"Our deepest fear is not that we are inadequate. Our deepest fear is that we are powerful beyond measure."
Like you, I've heard this quote numerous times. As with most philosophical things, I never quite grasped the full meaning. What exactly does it mean to fear being powerful beyond measure? The quote eluded my understanding, until recently.
I listened on the other end of the phone as one of my mentors spoke to me about my career.
"Faneisha, think about what you want to do in the next 2 or 3 years."
I thought to myself, "Ok, I can handle a 2 or 3 year goal, but please don't ask what I want to do long term."
Thankfully, she didn't.
You see, I was never the kid who knew what they wanted to do when they grew up. My earliest recollection of career aspirations was in 2nd grade. At that time, I wanted to be lawyer (know clue why), which evolved into wanting to go into the military (like my dad), to wanting to be a special needs teacher, to ultimately having no clue. Seeing my mathematical aptitude, my parents put me into an engineering camp beginning in middle school. Naturally, I was steered into engineering and pursued it for my undergraduate degree. Though it wasn't a bad choice, I quickly discovered that it wasn't how I wanted to spend my working years. I finished and decided that I would leverage the degree to do other things within the field.
Even after earning my degrees, I still had no clue what I wanted to do. I had no idea where I would work or where I wanted to end on my career ladder. If anyone can attest to God ordering their steps, it would be me. I had someone recruit me into the company and the first two years of my career were planned through the leadership program that I was in. God knew that I had no clue and He stepped in. Now, five years later, I’m faced with deciding where I want to go from here. What do I want to be when I grow up?
My mentor continued, “You have a background that is valuable. Have you considered doing an executive training program?”
My stomach dropped.
The truth is, I had considered the possibility of progressing up the ranks of the career ladder, but had quickly dismissed it. You see, I realize that I have the potential to be a CEO if I want to, but I fear that I have the potential to become a CEO. I fear that I can become something greater than I ever imagined. I fear that I can attain a level that may completely change my life and what I thought it would be. I fear that I am powerful beyond measure.
Now the quote makes sense.
In reality, my fear is just another way of saying that I haven’t quite surrendered my career to God. So, I’m left with two choices: I could purposely decline opportunities to excel in the company or I can completely surrender my career to God and go as far as He has ordained me to.

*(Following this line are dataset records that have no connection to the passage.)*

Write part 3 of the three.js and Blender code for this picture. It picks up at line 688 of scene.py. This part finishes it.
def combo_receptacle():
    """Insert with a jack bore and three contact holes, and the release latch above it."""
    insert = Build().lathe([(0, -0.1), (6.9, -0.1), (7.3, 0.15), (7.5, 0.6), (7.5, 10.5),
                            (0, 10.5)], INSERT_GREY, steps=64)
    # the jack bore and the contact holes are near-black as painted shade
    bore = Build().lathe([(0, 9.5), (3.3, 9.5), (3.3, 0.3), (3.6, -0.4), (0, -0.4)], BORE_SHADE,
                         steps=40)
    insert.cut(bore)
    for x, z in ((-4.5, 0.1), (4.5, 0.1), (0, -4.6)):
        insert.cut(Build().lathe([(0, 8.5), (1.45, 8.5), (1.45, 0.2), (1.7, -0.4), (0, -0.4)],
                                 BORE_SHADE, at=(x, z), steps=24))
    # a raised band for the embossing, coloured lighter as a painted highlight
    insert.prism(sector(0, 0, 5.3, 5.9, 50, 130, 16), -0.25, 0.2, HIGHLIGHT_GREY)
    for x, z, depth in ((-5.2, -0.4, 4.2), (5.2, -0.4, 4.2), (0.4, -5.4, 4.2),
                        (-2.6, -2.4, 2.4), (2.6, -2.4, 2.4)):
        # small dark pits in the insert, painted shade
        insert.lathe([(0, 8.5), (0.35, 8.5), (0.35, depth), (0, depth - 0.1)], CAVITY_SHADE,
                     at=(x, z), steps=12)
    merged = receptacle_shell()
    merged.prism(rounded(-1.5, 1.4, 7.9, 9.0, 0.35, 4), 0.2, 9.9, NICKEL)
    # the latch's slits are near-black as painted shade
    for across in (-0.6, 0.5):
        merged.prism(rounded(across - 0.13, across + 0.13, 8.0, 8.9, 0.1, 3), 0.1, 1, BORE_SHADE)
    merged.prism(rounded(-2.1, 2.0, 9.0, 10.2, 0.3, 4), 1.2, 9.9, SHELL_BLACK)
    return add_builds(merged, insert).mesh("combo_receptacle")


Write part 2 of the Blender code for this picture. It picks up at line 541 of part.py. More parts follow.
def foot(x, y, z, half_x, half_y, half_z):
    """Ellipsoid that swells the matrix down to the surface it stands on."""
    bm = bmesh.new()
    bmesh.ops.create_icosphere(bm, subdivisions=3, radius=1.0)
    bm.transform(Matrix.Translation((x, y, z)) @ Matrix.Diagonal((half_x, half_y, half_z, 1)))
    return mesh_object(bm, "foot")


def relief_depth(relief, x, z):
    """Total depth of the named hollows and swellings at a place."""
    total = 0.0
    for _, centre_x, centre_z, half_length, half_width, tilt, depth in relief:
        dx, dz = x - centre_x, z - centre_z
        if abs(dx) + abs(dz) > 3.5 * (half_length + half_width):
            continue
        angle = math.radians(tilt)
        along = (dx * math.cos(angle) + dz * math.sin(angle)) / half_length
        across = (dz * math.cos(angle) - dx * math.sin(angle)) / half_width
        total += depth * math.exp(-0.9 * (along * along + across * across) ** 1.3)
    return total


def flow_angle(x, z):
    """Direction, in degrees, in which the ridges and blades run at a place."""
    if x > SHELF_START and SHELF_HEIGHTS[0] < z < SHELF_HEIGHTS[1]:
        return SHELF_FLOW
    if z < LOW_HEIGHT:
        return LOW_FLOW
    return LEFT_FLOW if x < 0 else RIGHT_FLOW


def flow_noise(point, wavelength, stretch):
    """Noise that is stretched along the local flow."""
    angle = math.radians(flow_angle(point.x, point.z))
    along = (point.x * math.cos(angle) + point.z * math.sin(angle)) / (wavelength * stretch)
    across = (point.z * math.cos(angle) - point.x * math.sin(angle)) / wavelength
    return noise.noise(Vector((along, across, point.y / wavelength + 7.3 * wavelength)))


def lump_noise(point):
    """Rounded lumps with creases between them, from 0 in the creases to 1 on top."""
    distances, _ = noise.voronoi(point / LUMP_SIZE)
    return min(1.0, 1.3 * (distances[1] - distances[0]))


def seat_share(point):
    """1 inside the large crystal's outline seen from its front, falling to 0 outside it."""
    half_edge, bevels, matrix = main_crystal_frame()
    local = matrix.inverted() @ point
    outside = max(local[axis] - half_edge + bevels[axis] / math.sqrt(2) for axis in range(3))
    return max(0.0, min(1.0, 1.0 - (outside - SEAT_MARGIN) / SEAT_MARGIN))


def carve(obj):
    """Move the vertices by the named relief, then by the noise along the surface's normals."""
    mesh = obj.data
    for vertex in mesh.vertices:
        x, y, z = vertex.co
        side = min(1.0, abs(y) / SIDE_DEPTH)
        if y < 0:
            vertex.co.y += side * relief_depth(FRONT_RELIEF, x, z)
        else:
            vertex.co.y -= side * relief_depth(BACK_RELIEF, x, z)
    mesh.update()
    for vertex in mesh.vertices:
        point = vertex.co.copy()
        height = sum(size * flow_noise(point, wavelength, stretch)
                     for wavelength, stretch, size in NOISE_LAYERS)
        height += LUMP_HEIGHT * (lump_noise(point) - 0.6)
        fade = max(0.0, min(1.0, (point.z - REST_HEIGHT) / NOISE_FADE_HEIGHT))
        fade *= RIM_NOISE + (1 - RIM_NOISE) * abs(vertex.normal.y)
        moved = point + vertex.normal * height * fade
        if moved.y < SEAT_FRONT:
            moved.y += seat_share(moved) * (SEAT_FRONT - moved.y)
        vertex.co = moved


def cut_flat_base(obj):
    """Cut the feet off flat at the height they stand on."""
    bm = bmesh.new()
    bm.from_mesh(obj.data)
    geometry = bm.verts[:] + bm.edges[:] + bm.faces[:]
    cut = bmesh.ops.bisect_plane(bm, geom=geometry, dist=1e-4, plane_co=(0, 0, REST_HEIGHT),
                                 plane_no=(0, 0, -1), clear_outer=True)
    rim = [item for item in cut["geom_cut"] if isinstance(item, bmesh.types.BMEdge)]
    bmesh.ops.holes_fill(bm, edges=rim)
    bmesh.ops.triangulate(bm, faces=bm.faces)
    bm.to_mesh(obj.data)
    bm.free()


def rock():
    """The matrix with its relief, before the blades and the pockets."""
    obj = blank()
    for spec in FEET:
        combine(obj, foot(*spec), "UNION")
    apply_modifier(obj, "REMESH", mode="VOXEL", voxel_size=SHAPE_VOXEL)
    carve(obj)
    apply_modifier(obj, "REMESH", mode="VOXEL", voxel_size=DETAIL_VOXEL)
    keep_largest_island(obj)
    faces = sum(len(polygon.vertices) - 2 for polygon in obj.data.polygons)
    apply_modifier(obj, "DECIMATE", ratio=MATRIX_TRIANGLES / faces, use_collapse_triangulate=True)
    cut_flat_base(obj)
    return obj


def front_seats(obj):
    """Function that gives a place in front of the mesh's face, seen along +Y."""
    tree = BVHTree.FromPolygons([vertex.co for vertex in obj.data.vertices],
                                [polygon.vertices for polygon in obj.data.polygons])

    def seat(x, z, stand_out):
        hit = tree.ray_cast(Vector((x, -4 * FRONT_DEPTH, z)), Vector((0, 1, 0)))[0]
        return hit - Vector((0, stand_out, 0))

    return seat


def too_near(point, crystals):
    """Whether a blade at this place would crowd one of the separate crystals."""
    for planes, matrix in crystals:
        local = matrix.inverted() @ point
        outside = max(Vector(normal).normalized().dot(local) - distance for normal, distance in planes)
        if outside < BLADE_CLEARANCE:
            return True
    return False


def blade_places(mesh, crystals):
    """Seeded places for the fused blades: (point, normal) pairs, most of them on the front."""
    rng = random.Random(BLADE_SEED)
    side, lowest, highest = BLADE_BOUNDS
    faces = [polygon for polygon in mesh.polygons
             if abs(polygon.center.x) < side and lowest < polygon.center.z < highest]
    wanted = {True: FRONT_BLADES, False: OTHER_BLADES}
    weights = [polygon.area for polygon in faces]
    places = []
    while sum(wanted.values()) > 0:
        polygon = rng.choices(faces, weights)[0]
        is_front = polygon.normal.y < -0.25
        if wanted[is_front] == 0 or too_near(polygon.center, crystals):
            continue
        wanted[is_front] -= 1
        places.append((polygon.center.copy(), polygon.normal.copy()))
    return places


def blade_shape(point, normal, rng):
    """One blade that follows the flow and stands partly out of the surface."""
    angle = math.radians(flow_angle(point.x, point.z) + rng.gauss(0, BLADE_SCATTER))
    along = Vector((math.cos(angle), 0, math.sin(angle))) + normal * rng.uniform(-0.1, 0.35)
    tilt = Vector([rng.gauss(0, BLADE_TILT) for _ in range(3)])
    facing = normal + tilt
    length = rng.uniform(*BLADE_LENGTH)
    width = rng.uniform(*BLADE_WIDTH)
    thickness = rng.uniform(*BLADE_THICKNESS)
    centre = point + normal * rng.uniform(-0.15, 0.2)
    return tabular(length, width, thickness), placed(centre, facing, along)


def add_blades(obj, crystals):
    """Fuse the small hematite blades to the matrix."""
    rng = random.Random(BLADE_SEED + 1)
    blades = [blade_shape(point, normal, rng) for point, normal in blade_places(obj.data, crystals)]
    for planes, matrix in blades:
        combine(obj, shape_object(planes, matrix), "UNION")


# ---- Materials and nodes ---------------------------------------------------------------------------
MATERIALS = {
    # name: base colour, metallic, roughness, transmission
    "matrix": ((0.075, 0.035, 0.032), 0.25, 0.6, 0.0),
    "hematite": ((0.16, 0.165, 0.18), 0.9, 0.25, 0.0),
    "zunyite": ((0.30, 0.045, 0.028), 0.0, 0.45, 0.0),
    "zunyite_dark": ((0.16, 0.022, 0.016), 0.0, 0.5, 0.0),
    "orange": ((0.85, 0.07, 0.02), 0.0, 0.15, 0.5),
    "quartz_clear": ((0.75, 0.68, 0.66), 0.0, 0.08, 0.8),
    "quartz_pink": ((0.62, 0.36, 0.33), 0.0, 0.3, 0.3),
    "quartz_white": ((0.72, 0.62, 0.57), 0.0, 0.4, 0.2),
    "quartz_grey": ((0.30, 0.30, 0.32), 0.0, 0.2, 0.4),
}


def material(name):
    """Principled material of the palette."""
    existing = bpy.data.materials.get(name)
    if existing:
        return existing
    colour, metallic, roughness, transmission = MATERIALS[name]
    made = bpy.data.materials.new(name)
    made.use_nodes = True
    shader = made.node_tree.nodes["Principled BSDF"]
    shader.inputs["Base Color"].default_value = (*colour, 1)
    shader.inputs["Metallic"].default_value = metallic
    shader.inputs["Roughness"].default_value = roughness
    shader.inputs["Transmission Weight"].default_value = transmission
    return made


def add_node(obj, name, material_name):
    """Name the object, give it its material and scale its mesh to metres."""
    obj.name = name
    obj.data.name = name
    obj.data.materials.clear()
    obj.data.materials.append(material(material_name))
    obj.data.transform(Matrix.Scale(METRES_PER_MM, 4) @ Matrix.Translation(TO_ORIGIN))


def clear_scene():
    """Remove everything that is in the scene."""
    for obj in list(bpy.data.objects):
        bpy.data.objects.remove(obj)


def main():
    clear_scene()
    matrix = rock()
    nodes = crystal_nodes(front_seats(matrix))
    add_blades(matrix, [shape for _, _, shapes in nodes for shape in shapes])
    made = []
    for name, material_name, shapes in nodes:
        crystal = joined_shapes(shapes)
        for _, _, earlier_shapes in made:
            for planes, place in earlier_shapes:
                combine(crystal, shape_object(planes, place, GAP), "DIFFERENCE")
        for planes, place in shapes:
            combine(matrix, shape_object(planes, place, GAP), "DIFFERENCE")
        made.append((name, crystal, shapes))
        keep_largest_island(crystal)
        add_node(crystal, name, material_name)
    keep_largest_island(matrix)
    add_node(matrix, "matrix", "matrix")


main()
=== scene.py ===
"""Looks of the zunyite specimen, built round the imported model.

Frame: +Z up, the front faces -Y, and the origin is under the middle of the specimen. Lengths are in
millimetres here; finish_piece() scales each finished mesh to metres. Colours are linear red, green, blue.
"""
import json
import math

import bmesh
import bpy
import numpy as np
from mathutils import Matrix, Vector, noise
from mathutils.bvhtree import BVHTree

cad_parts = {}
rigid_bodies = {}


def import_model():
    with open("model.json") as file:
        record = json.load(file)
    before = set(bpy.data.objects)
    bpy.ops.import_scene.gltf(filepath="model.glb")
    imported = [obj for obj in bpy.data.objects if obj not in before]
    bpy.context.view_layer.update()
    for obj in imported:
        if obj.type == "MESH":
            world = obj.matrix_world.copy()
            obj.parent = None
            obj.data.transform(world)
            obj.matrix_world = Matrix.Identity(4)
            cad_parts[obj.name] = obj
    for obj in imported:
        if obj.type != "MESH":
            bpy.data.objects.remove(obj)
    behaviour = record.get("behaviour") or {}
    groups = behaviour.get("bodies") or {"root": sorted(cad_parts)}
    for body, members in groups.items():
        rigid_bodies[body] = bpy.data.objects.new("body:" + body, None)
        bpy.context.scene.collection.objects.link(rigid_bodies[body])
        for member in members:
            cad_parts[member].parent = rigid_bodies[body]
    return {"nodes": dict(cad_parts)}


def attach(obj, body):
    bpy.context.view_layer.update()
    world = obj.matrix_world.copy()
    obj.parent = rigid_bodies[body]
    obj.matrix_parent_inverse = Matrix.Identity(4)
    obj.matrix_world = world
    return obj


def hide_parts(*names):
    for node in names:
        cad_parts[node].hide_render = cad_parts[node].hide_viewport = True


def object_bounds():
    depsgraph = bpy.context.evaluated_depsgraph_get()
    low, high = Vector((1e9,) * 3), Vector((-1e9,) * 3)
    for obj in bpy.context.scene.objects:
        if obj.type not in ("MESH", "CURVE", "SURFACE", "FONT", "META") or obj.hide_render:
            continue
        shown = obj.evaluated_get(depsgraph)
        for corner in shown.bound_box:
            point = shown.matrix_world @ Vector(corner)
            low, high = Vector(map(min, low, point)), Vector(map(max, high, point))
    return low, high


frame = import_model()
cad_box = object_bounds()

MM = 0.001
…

Have you ever feared being powerful beyond measure? Does your own potential scare you? Are you afraid to completely give God control over an area in your life because He may cause you to go places that are out of your comfort zone?
Well, the quote doesn't end there.
"It is our light, not our darkness, that most frightens us. We ask ourselves, who am I to be brilliant, gorgeous, talented, fabulous? Actually, who are you not to be? You are a child of God. Your playing small doesn't serve the world. There's nothing enlightened about shrinking so that other people won't feel insecure around you. We are all meant to shine, as children do. We were born to make manifest the glory of God that is within us. It's not just in some of us; it's in everyone. And as we let our own light shine, we unconsciously give other people permission to do the same. As we're liberated from our own fear, our presence automatically liberates others." - Marianne Williamson
So, who are we to not let God's glory manifest through us? Who am I to put a cap on the potential that is within me out of fear of the unknown? God hasn't given us the spirit of fear, so why should I be afraid? Why should you be afraid?
We- you, me- we're powerful beyond measure. Are you ready to surrender to God and become a vessel to manifest His glory?